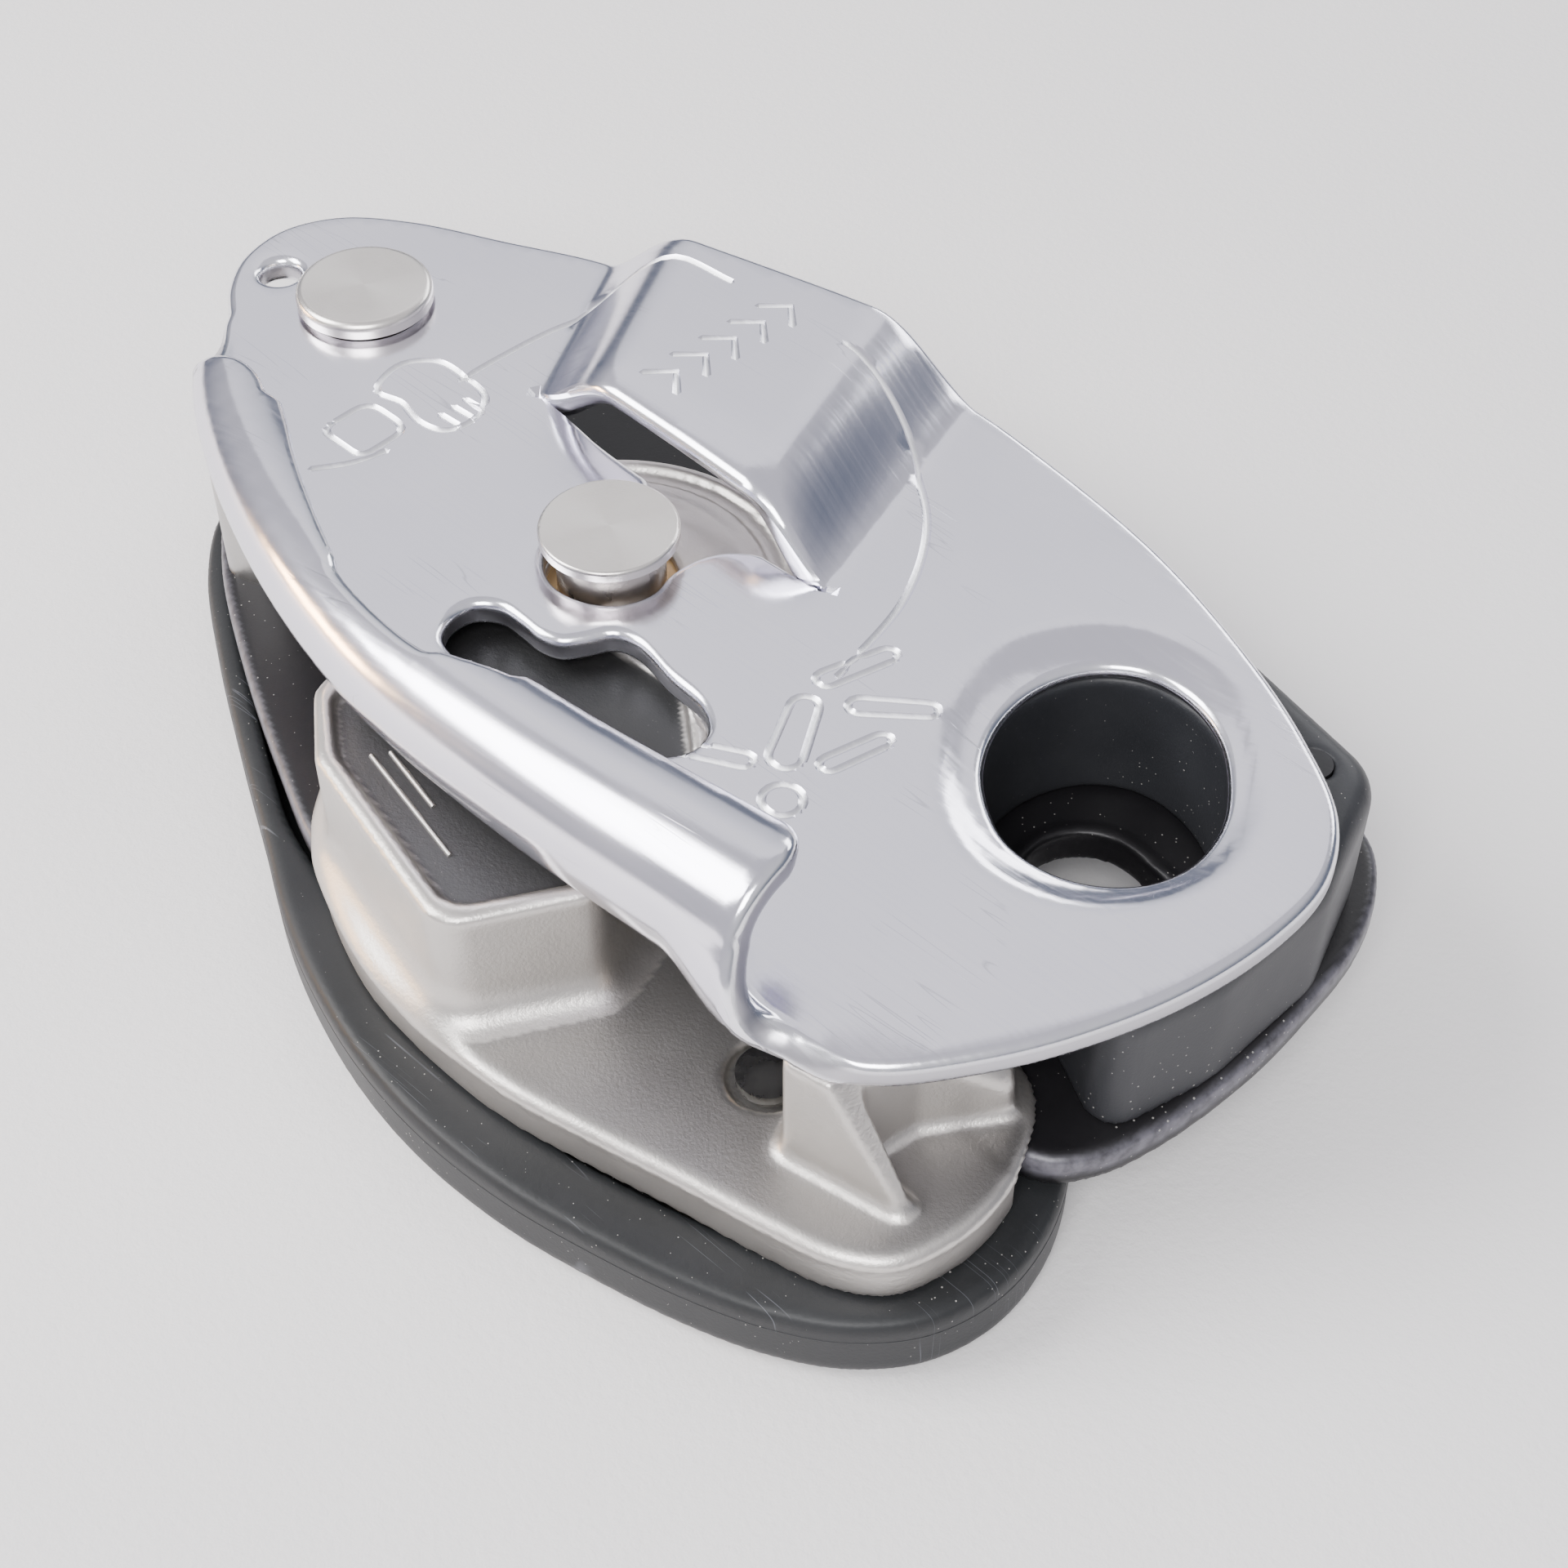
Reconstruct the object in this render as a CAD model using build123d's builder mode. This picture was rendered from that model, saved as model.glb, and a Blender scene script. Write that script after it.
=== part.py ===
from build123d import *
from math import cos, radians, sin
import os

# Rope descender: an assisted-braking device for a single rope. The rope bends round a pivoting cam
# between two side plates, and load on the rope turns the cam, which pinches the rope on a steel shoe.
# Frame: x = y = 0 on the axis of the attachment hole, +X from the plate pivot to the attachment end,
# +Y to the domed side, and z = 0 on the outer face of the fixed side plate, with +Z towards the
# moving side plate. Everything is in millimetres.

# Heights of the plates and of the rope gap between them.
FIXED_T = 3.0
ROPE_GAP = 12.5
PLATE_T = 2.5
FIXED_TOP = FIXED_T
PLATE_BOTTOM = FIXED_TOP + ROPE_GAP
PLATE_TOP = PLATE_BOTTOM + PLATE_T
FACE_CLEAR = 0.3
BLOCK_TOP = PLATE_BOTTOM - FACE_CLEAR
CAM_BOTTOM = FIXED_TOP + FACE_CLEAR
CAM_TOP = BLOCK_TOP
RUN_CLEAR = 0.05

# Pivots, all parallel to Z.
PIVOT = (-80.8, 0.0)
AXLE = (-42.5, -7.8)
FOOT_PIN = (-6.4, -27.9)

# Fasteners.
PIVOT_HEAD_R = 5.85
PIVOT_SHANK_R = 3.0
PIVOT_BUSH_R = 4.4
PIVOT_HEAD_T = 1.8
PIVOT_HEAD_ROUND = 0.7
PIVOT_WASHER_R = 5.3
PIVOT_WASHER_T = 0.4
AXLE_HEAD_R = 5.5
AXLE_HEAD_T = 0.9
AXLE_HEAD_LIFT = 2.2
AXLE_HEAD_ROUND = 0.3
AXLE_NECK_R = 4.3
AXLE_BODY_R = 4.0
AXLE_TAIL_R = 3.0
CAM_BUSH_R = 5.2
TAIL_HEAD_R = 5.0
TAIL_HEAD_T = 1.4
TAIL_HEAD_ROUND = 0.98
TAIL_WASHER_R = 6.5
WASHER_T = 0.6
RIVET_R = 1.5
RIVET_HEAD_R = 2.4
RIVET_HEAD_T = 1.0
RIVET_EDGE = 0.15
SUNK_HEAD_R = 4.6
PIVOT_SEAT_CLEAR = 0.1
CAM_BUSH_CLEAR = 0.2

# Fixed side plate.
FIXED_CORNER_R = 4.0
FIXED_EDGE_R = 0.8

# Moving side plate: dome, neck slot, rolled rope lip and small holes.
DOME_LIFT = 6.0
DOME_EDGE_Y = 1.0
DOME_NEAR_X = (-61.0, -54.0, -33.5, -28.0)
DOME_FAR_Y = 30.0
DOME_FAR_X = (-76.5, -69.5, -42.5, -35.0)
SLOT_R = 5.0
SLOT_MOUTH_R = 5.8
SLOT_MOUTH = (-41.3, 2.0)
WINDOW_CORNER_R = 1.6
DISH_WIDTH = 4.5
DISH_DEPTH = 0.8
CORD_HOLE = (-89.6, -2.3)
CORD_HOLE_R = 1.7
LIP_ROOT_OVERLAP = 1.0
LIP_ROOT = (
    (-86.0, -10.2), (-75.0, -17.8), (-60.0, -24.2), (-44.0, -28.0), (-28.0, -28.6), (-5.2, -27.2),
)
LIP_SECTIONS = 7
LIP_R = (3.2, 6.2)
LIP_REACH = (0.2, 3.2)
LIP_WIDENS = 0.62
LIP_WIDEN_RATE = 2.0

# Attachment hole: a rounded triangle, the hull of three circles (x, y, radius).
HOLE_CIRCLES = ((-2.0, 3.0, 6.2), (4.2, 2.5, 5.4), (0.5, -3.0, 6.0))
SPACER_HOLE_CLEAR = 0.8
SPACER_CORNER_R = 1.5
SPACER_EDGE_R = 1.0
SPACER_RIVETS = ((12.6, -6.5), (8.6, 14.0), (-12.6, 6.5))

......

#### [The problem]
Using the data above, restate word for word the lines from its opening line through the line that contains "# moving side plate.", and no more.

#### [Written response]
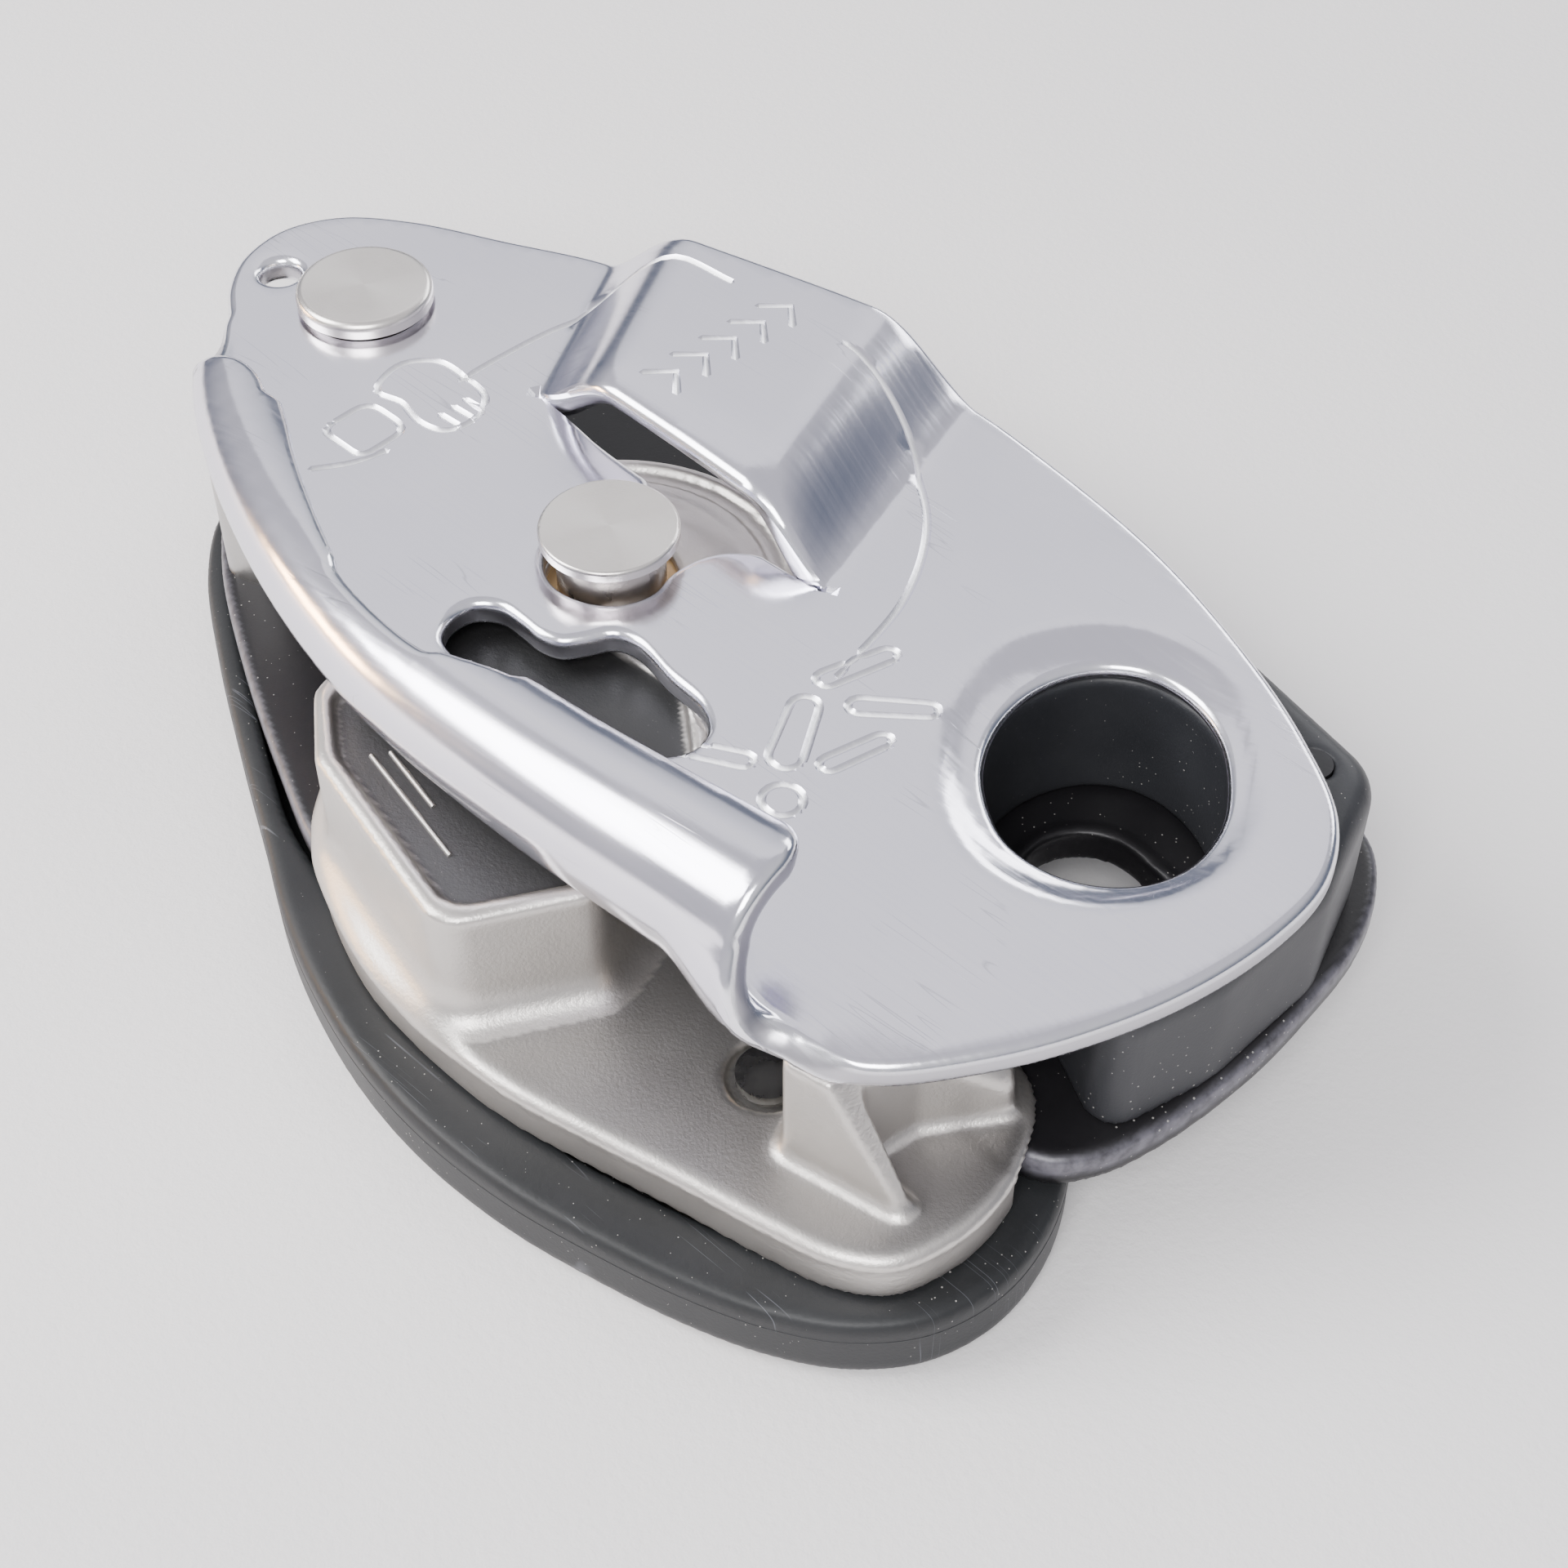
Reconstruct the object in this render as a CAD model using build123d's builder mode. This picture was rendered from that model, saved as model.glb, and a Blender scene script. Write that script after it.
=== part.py ===
from build123d import *
from math import cos, radians, sin
import os

# Rope descender: an assisted-braking device for a single rope. The rope bends round a pivoting cam
# between two side plates, and load on the rope turns the cam, which pinches the rope on a steel shoe.
# Frame: x = y = 0 on the axis of the attachment hole, +X from the plate pivot to the attachment end,
# +Y to the domed side, and z = 0 on the outer face of the fixed side plate, with +Z towards the
# moving side plate. Everything is in millimetres.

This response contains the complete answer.